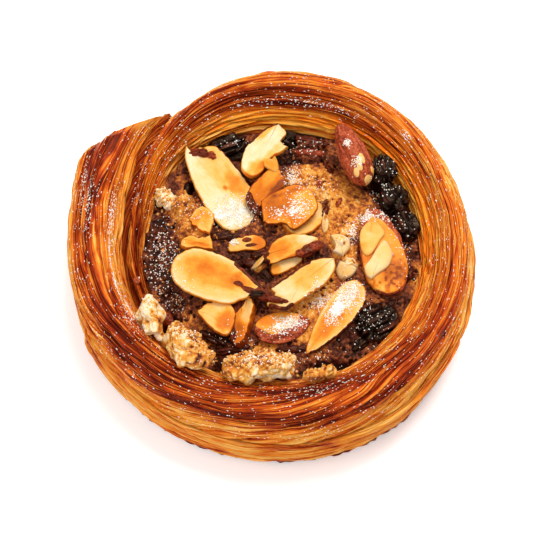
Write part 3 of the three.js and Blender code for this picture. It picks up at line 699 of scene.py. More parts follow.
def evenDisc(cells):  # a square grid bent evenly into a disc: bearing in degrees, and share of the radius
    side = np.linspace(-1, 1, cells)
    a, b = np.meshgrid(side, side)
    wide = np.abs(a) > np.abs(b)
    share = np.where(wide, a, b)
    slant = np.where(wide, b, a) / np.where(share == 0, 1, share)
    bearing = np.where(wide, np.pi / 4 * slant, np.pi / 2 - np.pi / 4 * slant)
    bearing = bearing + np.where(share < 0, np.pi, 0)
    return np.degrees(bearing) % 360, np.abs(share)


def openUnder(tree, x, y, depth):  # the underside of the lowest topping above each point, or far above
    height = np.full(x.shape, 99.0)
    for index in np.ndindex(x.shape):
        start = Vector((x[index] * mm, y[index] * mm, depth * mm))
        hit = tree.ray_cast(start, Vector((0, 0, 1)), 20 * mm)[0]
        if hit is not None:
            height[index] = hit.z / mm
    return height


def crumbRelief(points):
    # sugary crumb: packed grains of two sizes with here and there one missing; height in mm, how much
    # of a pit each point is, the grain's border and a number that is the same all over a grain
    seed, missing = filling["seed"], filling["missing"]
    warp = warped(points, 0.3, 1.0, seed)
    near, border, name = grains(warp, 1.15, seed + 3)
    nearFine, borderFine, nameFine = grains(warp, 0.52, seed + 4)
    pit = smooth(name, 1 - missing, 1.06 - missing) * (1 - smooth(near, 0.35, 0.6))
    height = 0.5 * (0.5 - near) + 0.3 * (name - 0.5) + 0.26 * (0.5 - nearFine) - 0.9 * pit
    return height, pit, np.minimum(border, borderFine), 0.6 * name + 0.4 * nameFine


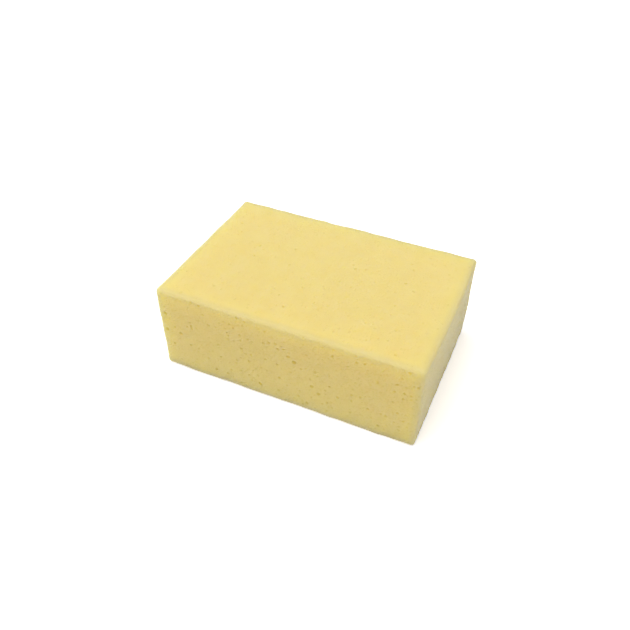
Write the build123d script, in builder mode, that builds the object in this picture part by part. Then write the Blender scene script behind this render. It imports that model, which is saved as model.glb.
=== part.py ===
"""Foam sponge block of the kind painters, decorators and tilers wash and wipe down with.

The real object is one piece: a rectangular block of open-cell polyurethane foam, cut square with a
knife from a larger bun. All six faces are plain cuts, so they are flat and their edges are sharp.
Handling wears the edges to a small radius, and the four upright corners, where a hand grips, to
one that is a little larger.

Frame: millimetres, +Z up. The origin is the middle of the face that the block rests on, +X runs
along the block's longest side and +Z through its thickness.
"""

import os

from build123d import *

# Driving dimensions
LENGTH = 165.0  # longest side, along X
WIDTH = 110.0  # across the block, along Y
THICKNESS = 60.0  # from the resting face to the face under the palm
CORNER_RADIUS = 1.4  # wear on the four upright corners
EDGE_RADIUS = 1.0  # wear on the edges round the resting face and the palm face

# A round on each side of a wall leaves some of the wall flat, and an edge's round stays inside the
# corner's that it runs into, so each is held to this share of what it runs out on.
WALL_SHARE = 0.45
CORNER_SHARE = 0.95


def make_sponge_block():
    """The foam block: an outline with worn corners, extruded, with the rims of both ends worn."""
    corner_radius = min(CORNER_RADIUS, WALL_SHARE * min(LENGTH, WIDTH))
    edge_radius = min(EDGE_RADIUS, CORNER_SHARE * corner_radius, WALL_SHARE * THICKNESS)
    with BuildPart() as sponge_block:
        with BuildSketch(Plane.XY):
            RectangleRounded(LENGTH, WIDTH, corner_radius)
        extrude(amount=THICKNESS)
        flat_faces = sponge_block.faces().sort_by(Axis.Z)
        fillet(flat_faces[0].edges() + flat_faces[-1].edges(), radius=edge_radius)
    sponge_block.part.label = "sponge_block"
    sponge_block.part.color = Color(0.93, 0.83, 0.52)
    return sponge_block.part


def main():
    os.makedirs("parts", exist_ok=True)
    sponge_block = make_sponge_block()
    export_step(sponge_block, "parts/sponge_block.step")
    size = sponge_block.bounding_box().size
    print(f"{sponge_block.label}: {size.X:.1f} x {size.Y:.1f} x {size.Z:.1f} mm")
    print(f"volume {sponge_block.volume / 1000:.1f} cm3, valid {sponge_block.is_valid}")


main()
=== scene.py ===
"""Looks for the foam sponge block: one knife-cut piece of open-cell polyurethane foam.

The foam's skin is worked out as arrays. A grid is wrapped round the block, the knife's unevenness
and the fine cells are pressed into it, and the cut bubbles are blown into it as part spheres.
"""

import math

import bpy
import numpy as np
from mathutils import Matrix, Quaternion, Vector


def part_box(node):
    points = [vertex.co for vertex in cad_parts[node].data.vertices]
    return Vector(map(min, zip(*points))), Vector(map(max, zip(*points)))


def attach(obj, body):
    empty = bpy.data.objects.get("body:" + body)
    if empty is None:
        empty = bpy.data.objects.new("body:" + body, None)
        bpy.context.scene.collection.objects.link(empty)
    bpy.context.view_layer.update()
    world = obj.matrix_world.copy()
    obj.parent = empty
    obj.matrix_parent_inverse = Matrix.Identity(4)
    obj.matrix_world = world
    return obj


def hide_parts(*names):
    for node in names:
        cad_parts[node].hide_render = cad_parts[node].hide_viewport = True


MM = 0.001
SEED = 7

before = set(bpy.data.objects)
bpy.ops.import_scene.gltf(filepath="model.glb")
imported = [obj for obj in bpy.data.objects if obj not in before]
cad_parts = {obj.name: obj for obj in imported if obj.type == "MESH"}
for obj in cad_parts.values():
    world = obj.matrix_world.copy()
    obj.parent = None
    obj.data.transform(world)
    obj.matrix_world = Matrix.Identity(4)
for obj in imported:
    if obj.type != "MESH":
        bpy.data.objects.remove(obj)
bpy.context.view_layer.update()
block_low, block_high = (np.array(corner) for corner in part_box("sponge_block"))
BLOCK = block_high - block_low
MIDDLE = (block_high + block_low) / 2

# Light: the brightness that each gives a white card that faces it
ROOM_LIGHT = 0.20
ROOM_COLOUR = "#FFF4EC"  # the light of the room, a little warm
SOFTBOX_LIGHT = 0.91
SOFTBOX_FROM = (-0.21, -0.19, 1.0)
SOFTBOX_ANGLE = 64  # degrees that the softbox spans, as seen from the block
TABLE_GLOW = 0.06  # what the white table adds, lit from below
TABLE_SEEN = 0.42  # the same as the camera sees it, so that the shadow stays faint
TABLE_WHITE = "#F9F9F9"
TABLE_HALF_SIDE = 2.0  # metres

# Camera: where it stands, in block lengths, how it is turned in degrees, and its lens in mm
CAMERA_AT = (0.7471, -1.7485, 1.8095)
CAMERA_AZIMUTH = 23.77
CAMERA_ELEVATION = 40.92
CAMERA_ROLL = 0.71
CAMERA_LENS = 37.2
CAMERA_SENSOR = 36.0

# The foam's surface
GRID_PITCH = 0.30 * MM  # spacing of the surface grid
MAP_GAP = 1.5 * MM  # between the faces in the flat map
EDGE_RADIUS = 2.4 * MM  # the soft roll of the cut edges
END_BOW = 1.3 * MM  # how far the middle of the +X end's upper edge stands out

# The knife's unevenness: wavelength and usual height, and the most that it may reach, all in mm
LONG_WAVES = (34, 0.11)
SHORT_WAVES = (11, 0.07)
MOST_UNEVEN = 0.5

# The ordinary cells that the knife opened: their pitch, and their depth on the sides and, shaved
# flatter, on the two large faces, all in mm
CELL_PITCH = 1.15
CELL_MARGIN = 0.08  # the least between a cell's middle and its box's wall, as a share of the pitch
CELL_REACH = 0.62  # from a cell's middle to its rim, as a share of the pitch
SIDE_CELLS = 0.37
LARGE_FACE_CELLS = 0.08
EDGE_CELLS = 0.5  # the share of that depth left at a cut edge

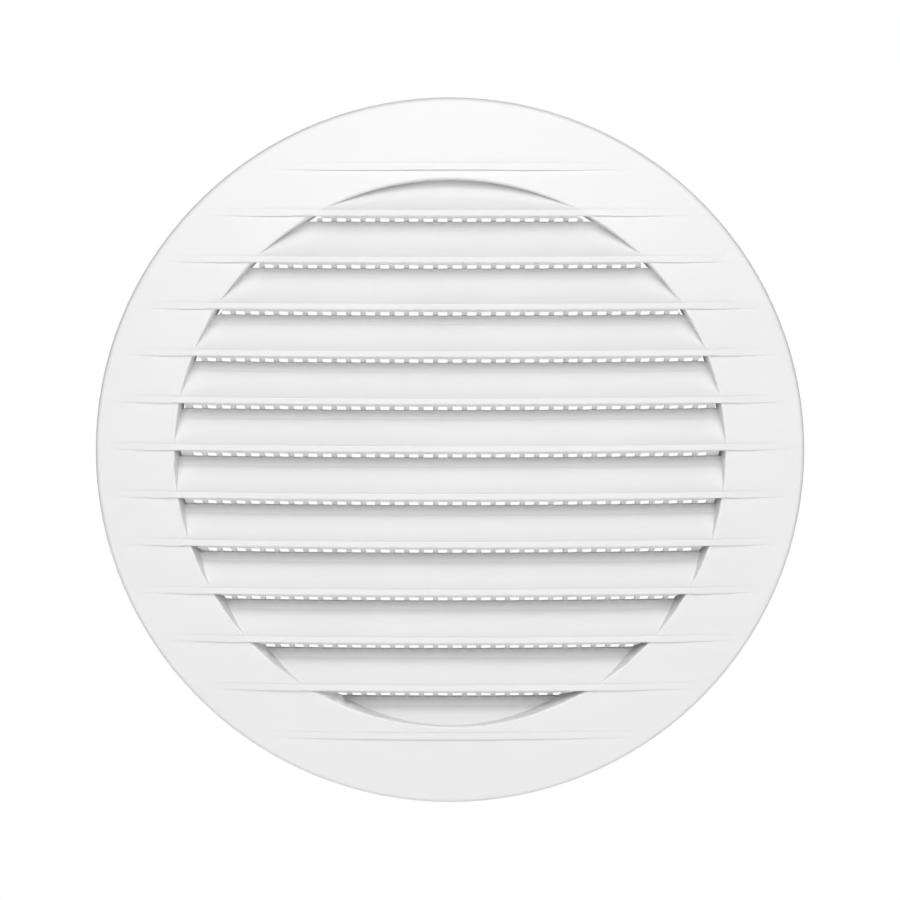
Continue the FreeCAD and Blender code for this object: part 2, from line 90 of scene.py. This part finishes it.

◇ ◇ ◇ ◇ ◇

WHAT YOU SHOULD DO | Report how many lines of the preceding records include "body". Output the number only.

RESULT FOR THIS TASK | 3